**JOB**
What follows is a listing; give it again exactly, in its entirety.

**DATA SEGMENT**

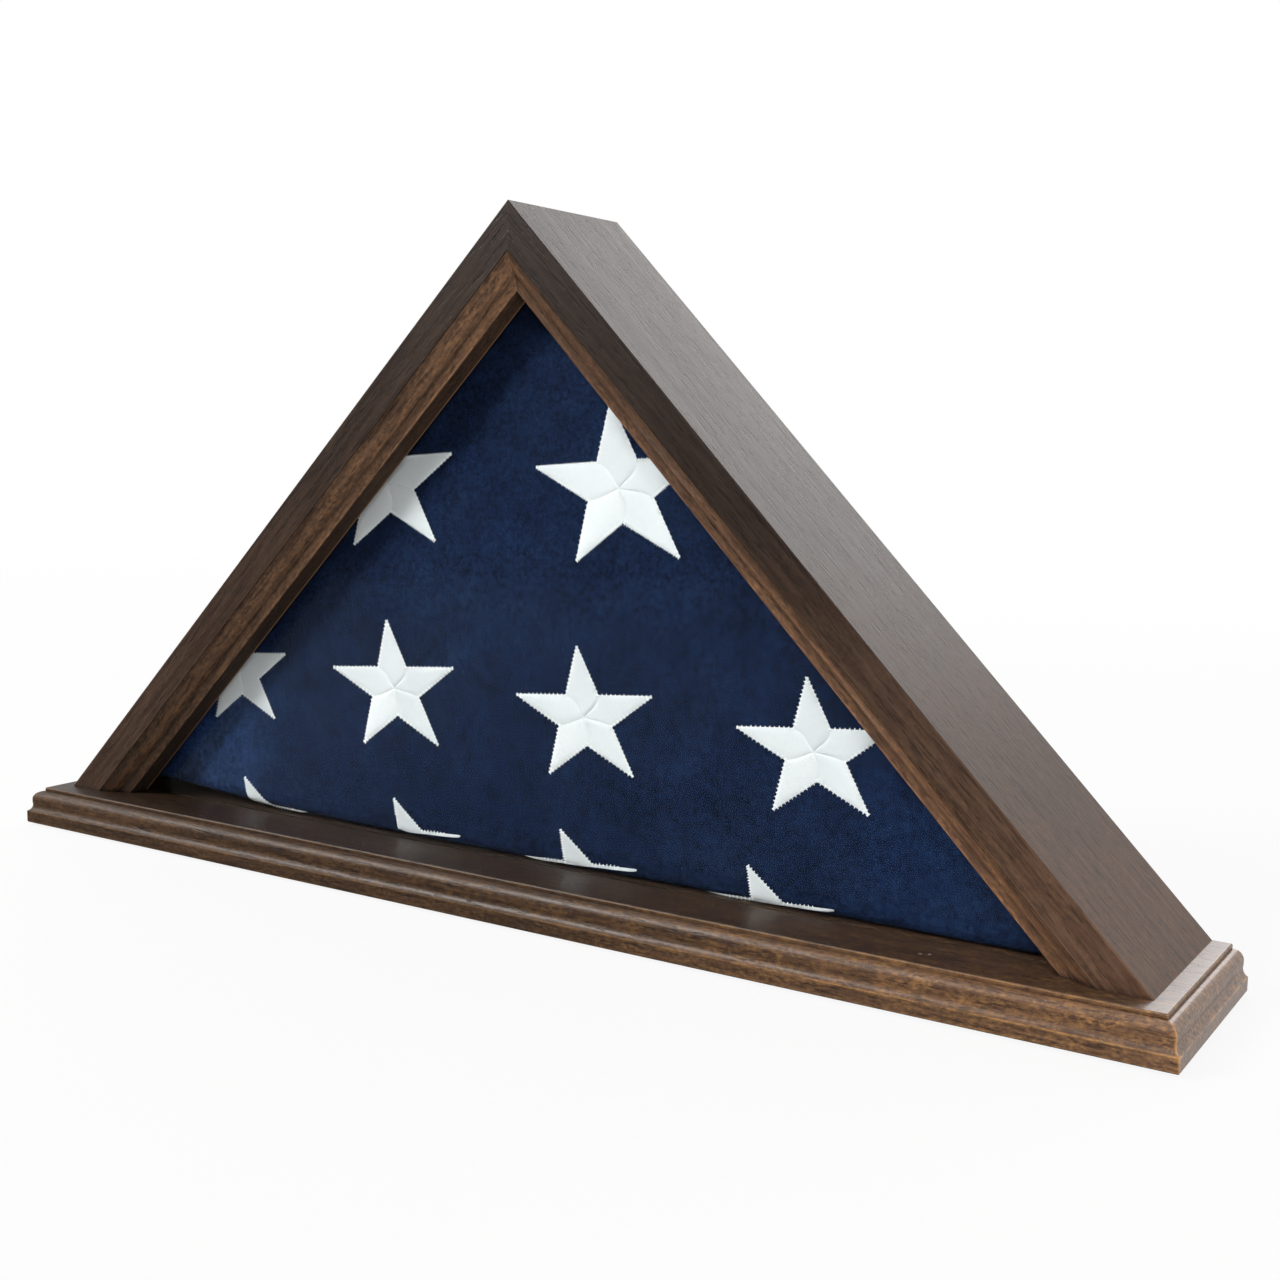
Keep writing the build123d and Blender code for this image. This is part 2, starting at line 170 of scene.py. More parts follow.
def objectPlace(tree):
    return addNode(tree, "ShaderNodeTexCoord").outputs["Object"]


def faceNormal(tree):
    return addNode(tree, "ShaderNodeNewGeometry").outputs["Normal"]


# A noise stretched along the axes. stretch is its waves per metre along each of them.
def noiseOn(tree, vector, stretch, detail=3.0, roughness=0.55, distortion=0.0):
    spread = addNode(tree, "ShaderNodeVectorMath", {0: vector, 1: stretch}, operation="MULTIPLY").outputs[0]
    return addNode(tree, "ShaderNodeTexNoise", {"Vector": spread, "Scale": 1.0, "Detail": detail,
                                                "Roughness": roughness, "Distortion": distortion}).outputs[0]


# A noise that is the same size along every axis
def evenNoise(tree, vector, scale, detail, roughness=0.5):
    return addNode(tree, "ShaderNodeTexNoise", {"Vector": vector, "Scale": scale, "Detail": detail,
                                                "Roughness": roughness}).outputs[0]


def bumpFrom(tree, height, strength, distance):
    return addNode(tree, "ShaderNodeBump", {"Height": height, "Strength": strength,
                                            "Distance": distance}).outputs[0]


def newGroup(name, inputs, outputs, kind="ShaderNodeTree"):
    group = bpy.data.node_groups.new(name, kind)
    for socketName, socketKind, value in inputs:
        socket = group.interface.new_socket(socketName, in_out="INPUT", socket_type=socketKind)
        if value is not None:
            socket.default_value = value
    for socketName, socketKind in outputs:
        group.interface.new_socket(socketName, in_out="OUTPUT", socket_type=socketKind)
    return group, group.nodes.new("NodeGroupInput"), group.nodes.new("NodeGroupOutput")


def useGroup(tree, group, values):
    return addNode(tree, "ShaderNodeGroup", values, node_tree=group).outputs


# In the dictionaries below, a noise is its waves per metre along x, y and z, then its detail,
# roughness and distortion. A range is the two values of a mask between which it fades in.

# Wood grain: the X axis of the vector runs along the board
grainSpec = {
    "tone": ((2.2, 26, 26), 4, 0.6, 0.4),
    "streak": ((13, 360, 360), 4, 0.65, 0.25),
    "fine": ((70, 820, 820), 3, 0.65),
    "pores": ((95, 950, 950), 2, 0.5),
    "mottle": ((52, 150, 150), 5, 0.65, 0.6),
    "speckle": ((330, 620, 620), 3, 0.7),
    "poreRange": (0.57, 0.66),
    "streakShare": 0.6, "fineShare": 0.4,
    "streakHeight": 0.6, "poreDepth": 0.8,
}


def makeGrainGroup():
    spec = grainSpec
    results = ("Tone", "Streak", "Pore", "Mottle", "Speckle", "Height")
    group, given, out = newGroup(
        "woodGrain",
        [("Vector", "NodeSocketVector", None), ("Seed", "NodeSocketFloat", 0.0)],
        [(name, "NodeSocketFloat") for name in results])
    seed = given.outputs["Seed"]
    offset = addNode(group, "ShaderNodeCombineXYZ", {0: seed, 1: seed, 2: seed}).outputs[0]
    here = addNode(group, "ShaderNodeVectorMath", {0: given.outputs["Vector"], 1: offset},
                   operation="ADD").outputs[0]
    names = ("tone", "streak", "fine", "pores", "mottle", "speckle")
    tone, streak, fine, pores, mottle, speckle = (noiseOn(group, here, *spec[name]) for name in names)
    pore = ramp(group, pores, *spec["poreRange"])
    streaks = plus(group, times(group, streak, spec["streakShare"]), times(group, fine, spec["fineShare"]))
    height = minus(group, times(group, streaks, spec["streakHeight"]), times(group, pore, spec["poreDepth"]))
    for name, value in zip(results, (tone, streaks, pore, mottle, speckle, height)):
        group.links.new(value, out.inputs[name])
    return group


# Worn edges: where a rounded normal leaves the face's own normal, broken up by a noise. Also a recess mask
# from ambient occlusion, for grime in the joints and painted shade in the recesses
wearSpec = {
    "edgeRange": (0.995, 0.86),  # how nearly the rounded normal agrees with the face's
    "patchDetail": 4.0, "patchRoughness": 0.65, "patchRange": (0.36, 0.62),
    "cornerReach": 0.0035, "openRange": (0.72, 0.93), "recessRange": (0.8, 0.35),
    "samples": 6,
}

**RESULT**
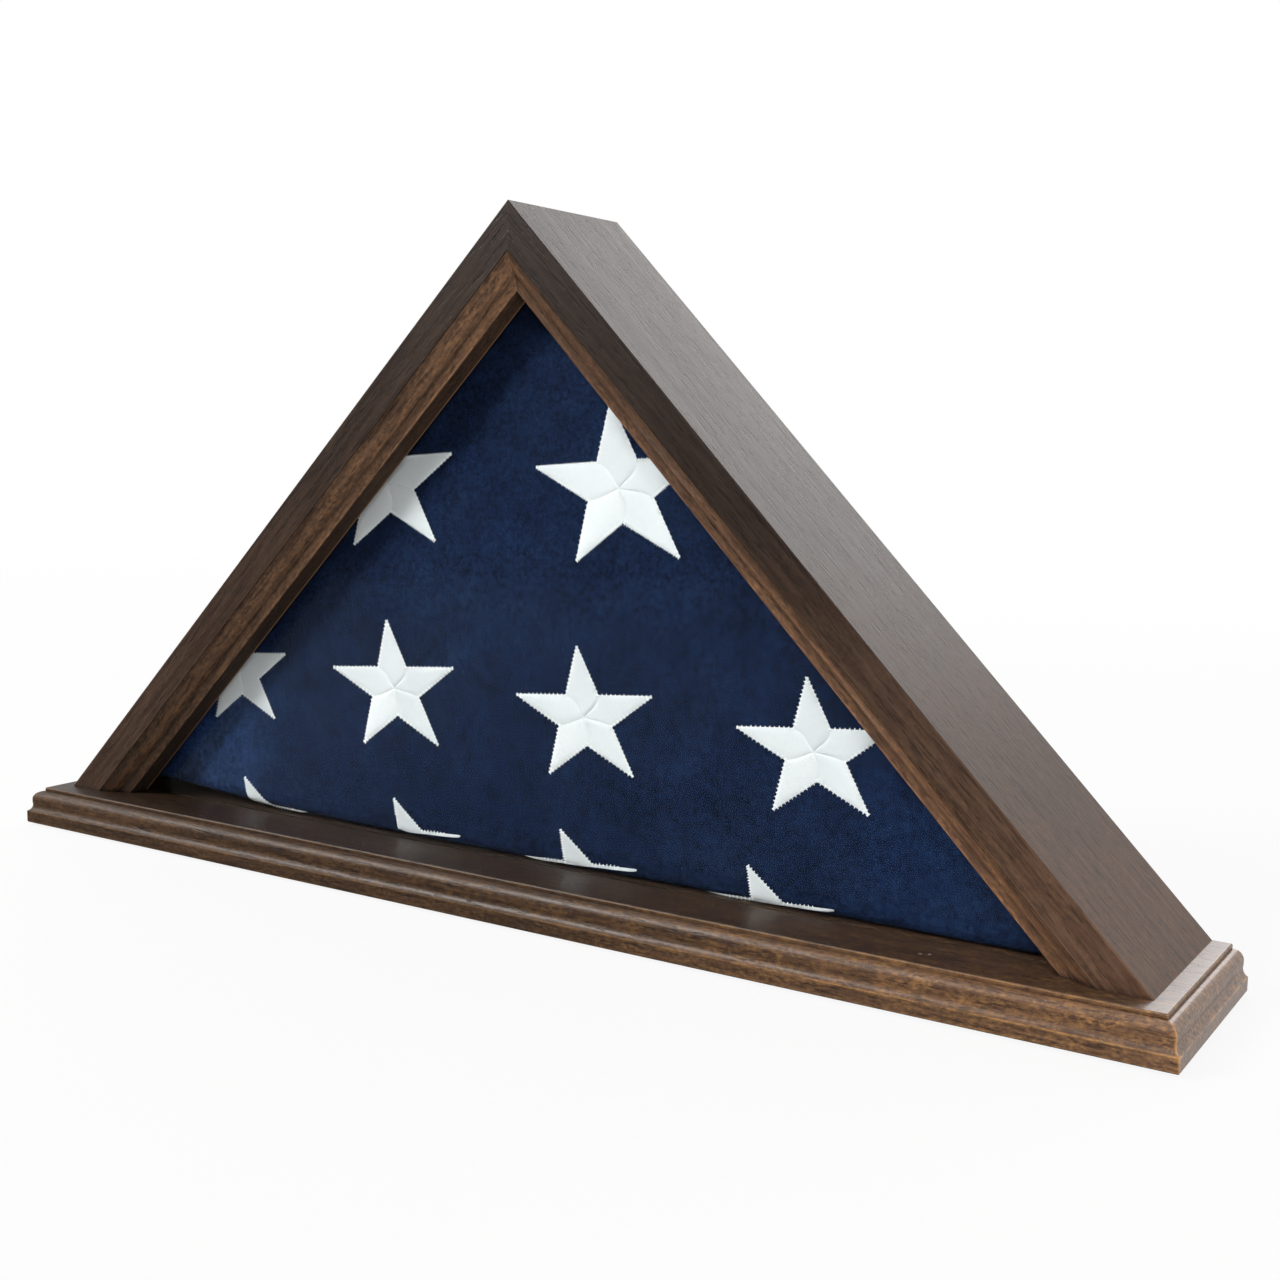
Keep writing the build123d and Blender code for this image. This is part 2, starting at line 170 of scene.py. More parts follow.
def objectPlace(tree):
    return addNode(tree, "ShaderNodeTexCoord").outputs["Object"]


def faceNormal(tree):
    return addNode(tree, "ShaderNodeNewGeometry").outputs["Normal"]


# A noise stretched along the axes. stretch is its waves per metre along each of them.
def noiseOn(tree, vector, stretch, detail=3.0, roughness=0.55, distortion=0.0):
    spread = addNode(tree, "ShaderNodeVectorMath", {0: vector, 1: stretch}, operation="MULTIPLY").outputs[0]
    return addNode(tree, "ShaderNodeTexNoise", {"Vector": spread, "Scale": 1.0, "Detail": detail,
                                                "Roughness": roughness, "Distortion": distortion}).outputs[0]


# A noise that is the same size along every axis
def evenNoise(tree, vector, scale, detail, roughness=0.5):
    return addNode(tree, "ShaderNodeTexNoise", {"Vector": vector, "Scale": scale, "Detail": detail,
                                                "Roughness": roughness}).outputs[0]


def bumpFrom(tree, height, strength, distance):
    return addNode(tree, "ShaderNodeBump", {"Height": height, "Strength": strength,
                                            "Distance": distance}).outputs[0]


def newGroup(name, inputs, outputs, kind="ShaderNodeTree"):
    group = bpy.data.node_groups.new(name, kind)
    for socketName, socketKind, value in inputs:
        socket = group.interface.new_socket(socketName, in_out="INPUT", socket_type=socketKind)
        if value is not None:
            socket.default_value = value
    for socketName, socketKind in outputs:
        group.interface.new_socket(socketName, in_out="OUTPUT", socket_type=socketKind)
    return group, group.nodes.new("NodeGroupInput"), group.nodes.new("NodeGroupOutput")


def useGroup(tree, group, values):
    return addNode(tree, "ShaderNodeGroup", values, node_tree=group).outputs


# In the dictionaries below, a noise is its waves per metre along x, y and z, then its detail,
# roughness and distortion. A range is the two values of a mask between which it fades in.

# Wood grain: the X axis of the vector runs along the board
grainSpec = {
    "tone": ((2.2, 26, 26), 4, 0.6, 0.4),
    "streak": ((13, 360, 360), 4, 0.65, 0.25),
    "fine": ((70, 820, 820), 3, 0.65),
    "pores": ((95, 950, 950), 2, 0.5),
    "mottle": ((52, 150, 150), 5, 0.65, 0.6),
    "speckle": ((330, 620, 620), 3, 0.7),
    "poreRange": (0.57, 0.66),
    "streakShare": 0.6, "fineShare": 0.4,
    "streakHeight": 0.6, "poreDepth": 0.8,
}


def makeGrainGroup():
    spec = grainSpec
    results = ("Tone", "Streak", "Pore", "Mottle", "Speckle", "Height")
    group, given, out = newGroup(
        "woodGrain",
        [("Vector", "NodeSocketVector", None), ("Seed", "NodeSocketFloat", 0.0)],
        [(name, "NodeSocketFloat") for name in results])
    seed = given.outputs["Seed"]
    offset = addNode(group, "ShaderNodeCombineXYZ", {0: seed, 1: seed, 2: seed}).outputs[0]
    here = addNode(group, "ShaderNodeVectorMath", {0: given.outputs["Vector"], 1: offset},
                   operation="ADD").outputs[0]
    names = ("tone", "streak", "fine", "pores", "mottle", "speckle")
    tone, streak, fine, pores, mottle, speckle = (noiseOn(group, here, *spec[name]) for name in names)
    pore = ramp(group, pores, *spec["poreRange"])
    streaks = plus(group, times(group, streak, spec["streakShare"]), times(group, fine, spec["fineShare"]))
    height = minus(group, times(group, streaks, spec["streakHeight"]), times(group, pore, spec["poreDepth"]))
    for name, value in zip(results, (tone, streaks, pore, mottle, speckle, height)):
        group.links.new(value, out.inputs[name])
    return group


# Worn edges: where a rounded normal leaves the face's own normal, broken up by a noise. Also a recess mask
# from ambient occlusion, for grime in the joints and painted shade in the recesses
wearSpec = {
    "edgeRange": (0.995, 0.86),  # how nearly the rounded normal agrees with the face's
    "patchDetail": 4.0, "patchRoughness": 0.65, "patchRange": (0.36, 0.62),
    "cornerReach": 0.0035, "openRange": (0.72, 0.93), "recessRange": (0.8, 0.35),
    "samples": 6,
}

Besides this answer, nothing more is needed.